▶ WHAT THE TASK ASKS
Write out only the span of lines that begins at the line with "on below it." and ends at the line with "in imported if". Keep both end lines, word for word.
/---
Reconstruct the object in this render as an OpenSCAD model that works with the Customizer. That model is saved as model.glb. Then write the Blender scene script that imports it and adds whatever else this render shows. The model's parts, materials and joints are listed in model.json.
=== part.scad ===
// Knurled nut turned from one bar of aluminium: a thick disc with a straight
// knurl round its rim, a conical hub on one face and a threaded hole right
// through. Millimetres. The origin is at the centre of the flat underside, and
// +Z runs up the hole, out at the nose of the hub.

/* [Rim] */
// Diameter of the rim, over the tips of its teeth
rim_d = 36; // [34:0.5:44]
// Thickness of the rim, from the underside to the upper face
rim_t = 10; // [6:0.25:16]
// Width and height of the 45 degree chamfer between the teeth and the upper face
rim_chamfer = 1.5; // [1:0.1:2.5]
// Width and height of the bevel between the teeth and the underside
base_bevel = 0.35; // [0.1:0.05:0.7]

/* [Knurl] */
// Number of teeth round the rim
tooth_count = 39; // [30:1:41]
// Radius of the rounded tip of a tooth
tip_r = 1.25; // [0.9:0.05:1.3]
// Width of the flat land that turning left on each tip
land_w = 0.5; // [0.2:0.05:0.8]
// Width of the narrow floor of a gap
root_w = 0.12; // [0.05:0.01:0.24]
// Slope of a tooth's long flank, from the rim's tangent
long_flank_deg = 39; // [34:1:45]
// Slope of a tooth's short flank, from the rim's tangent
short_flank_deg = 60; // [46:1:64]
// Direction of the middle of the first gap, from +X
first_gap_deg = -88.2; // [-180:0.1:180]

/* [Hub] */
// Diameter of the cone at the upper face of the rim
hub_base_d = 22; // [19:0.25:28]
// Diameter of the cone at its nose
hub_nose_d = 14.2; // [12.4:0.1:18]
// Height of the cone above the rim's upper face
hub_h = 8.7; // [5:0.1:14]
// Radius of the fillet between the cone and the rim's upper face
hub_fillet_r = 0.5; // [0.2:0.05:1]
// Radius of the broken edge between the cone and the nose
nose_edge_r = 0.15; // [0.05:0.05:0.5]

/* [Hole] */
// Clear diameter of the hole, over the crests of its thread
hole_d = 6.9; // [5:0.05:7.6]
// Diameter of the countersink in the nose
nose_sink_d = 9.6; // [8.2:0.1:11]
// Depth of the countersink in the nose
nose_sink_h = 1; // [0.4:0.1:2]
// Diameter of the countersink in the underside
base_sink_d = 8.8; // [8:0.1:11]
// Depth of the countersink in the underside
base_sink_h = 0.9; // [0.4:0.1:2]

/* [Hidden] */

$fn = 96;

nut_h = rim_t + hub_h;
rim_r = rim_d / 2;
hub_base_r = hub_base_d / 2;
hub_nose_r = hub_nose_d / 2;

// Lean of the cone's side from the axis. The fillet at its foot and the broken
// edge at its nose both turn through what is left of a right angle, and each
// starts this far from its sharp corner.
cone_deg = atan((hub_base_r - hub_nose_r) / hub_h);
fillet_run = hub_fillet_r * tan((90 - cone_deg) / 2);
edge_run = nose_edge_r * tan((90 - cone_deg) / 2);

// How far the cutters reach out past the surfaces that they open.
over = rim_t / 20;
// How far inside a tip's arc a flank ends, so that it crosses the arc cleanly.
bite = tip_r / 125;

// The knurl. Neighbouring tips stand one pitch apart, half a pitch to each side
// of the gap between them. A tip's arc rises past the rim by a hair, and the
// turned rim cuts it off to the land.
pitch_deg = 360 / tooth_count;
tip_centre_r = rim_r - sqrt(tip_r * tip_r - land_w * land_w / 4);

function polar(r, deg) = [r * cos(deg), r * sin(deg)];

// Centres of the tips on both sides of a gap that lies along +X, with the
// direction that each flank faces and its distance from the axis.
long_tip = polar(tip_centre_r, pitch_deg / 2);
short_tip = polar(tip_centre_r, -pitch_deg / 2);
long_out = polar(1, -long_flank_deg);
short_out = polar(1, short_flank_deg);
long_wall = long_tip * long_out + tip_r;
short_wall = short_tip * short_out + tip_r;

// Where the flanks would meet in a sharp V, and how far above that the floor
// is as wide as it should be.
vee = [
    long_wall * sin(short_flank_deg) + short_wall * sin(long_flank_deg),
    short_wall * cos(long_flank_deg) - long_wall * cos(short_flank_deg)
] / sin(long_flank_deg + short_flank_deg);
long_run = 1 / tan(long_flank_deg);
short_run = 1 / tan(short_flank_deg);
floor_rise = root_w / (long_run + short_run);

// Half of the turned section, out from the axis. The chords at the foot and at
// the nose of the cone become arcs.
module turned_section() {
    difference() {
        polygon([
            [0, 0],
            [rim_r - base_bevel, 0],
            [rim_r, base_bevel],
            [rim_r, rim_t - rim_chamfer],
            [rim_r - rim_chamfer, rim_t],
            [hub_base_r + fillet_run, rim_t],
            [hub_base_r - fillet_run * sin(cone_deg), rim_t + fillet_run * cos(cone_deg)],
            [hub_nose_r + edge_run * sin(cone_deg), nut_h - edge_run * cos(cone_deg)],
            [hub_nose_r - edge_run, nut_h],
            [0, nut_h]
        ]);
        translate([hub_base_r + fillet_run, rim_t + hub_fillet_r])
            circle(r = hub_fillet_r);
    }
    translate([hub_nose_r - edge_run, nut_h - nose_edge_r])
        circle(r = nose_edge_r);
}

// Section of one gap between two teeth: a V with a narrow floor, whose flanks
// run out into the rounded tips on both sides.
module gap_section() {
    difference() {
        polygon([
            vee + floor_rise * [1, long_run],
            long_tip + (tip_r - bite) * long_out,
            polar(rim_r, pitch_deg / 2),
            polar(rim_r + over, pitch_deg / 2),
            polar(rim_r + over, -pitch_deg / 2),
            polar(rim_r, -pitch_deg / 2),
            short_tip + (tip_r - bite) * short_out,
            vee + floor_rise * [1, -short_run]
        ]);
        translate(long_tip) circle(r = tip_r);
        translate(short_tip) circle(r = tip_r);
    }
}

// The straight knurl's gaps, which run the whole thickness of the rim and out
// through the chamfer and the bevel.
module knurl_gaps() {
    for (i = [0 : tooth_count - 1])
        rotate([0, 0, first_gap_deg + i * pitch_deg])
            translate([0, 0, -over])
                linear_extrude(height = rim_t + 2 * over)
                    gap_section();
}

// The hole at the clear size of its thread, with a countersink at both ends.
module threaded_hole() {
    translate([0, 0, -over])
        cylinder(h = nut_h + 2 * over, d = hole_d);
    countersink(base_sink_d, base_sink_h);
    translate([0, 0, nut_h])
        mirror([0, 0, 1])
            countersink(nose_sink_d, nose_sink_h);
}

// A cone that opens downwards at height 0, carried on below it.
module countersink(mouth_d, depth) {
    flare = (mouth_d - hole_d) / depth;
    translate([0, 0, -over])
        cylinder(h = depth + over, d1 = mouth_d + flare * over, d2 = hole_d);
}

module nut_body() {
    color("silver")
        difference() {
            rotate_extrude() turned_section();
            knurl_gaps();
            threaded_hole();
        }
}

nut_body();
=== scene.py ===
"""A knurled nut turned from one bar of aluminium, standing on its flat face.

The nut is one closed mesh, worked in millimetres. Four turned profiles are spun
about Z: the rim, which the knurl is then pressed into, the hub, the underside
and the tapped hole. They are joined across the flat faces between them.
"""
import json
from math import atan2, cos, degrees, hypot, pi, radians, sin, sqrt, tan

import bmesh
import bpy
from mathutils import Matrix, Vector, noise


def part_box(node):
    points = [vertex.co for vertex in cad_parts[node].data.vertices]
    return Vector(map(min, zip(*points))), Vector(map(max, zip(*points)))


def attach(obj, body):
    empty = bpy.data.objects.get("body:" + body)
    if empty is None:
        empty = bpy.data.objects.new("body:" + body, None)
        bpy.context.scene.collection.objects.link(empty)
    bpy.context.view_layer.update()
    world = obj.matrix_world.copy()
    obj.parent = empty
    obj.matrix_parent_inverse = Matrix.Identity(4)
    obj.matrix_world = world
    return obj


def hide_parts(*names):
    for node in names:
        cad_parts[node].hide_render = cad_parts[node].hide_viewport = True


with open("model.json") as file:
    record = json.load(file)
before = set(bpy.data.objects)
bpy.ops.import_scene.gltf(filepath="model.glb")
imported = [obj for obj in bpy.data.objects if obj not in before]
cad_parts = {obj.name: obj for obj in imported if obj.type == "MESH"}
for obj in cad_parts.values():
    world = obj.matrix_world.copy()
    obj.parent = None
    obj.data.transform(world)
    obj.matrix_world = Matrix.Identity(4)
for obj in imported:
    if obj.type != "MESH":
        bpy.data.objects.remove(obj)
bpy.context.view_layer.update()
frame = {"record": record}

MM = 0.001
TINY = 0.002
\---
▶ EXERCISE RESPONSE
// A cone that opens downwards at height 0, carried on below it.
module countersink(mouth_d, depth) {
    flare = (mouth_d - hole_d) / depth;
    translate([0, 0, -over])
        cylinder(h = depth + over, d1 = mouth_d + flare * over, d2 = hole_d);
}

module nut_body() {
    color("silver")
        difference() {
            rotate_extrude() turned_section();
            knurl_gaps();
            threaded_hole();
        }
}

nut_body();
=== scene.py ===
"""A knurled nut turned from one bar of aluminium, standing on its flat face.

The nut is one closed mesh, worked in millimetres. Four turned profiles are spun
about Z: the rim, which the knurl is then pressed into, the hub, the underside
and the tapped hole. They are joined across the flat faces between them.
"""
import json
from math import atan2, cos, degrees, hypot, pi, radians, sin, sqrt, tan

import bmesh
import bpy
from mathutils import Matrix, Vector, noise


def part_box(node):
    points = [vertex.co for vertex in cad_parts[node].data.vertices]
    return Vector(map(min, zip(*points))), Vector(map(max, zip(*points)))


def attach(obj, body):
    empty = bpy.data.objects.get("body:" + body)
    if empty is None:
        empty = bpy.data.objects.new("body:" + body, None)
        bpy.context.scene.collection.objects.link(empty)
    bpy.context.view_layer.update()
    world = obj.matrix_world.copy()
    obj.parent = empty
    obj.matrix_parent_inverse = Matrix.Identity(4)
    obj.matrix_world = world
    return obj


def hide_parts(*names):
    for node in names:
        cad_parts[node].hide_render = cad_parts[node].hide_viewport = True


with open("model.json") as file:
    record = json.load(file)
before = set(bpy.data.objects)
bpy.ops.import_scene.gltf(filepath="model.glb")
imported = [obj for obj in bpy.data.objects if obj not in before]
cad_parts = {obj.name: obj for obj in imported if obj.type == "MESH"}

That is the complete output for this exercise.